In conclusione, la necessità di una nomina formale e consapevole del preposto deriva dalla natura stessa della posizione di garanzia che questi assume e dalle responsabilità connesse al ruolo. La giurisprudenza della Cassazione è costante nel richiedere che l'individuazione del preposto avvenga attraverso una nomina esplicita e accettata, in quanto solo così si può garantire l'effettività del sistema di prevenzione e sicurezza sul lavoro.
Rispondi Autore: Carmelo Catanoso - likes: 0
01/05/2025 (09:12:04)
Mi domando perché sia complicato comprendere che è l'organizzazione del lavoro del datore di lavoro che porta alla individuazione di un soggetto quale preposto a cui deve seguire un apposito atto formale di nomina.
Per i lavoratori che, in base alla organizzazione del lavoro, operano da soli (ad esempio, quelli che girano per l'Italia con un Fiorino rosso per garantirti di poter comunicare tra noi telefonicamente, ecc.), la vigilanza può tranquillamente essere espletata "random" come detto anche nella relazione della Commissione di inchiesta del Senato.

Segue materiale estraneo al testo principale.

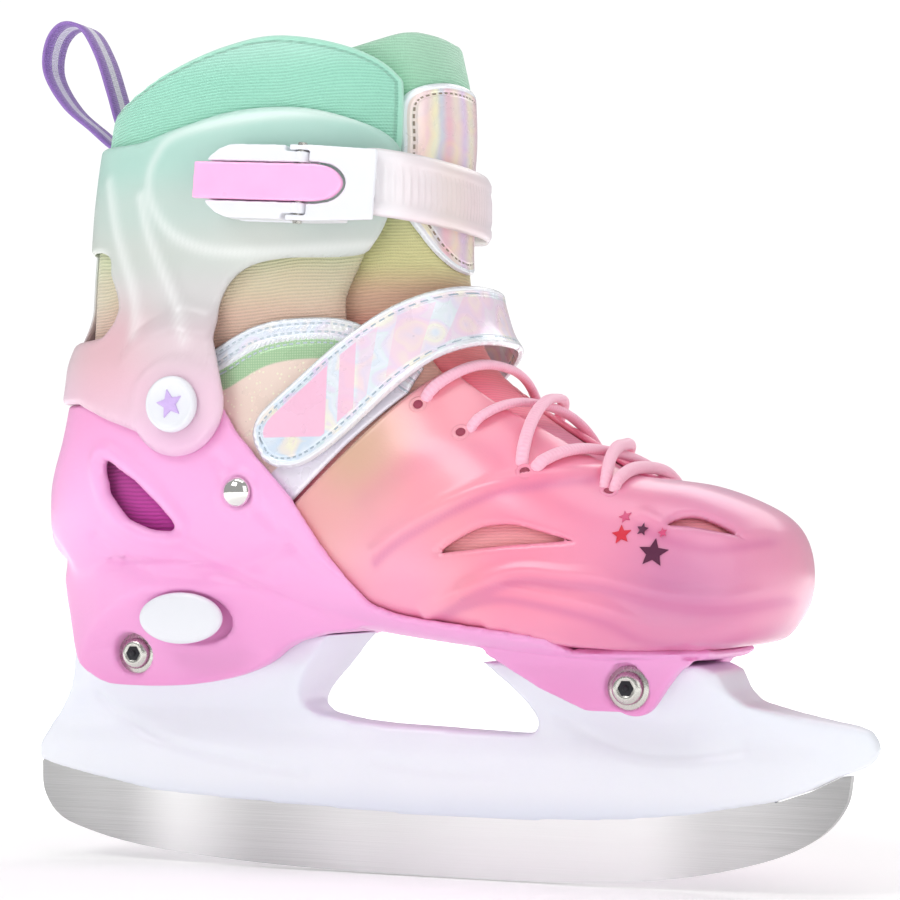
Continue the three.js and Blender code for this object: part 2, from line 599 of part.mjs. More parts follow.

Rispondi Autore: studiopernechele - likes: 0
05/05/2025 (06:38:21)
Il lavoratore che gira con il "fiorino rosso" nel mio caso è un "lavoratore autonomo", a chi si rivolge per una vigilanza "random", il soggetto ha ricevuto l'incarico dal committente per eseguire in cantiere solo la tinteggiatura come indicato dal PSC.
Grazie. Roberto Pernechele.
Rispondi Autore: Giovanni Bersani - likes: 0
05/05/2025 (10:28:21)
Per Roberto Pernechele: il lavoratore autonomo è su questo tema uno dei pochi casi 'facili' dato che, appunto, è autonomo e pertanto non è all'interno di alcuna organizzazione gerarchica strutturata. Non avrà alcun preposto, per definizione. Ovviamente se ha comportamenti 'palesemente' scorretti deve essere richiamato in cantiere da chi ne ha il diritto/dovere (in primis ad es. il capocantiere).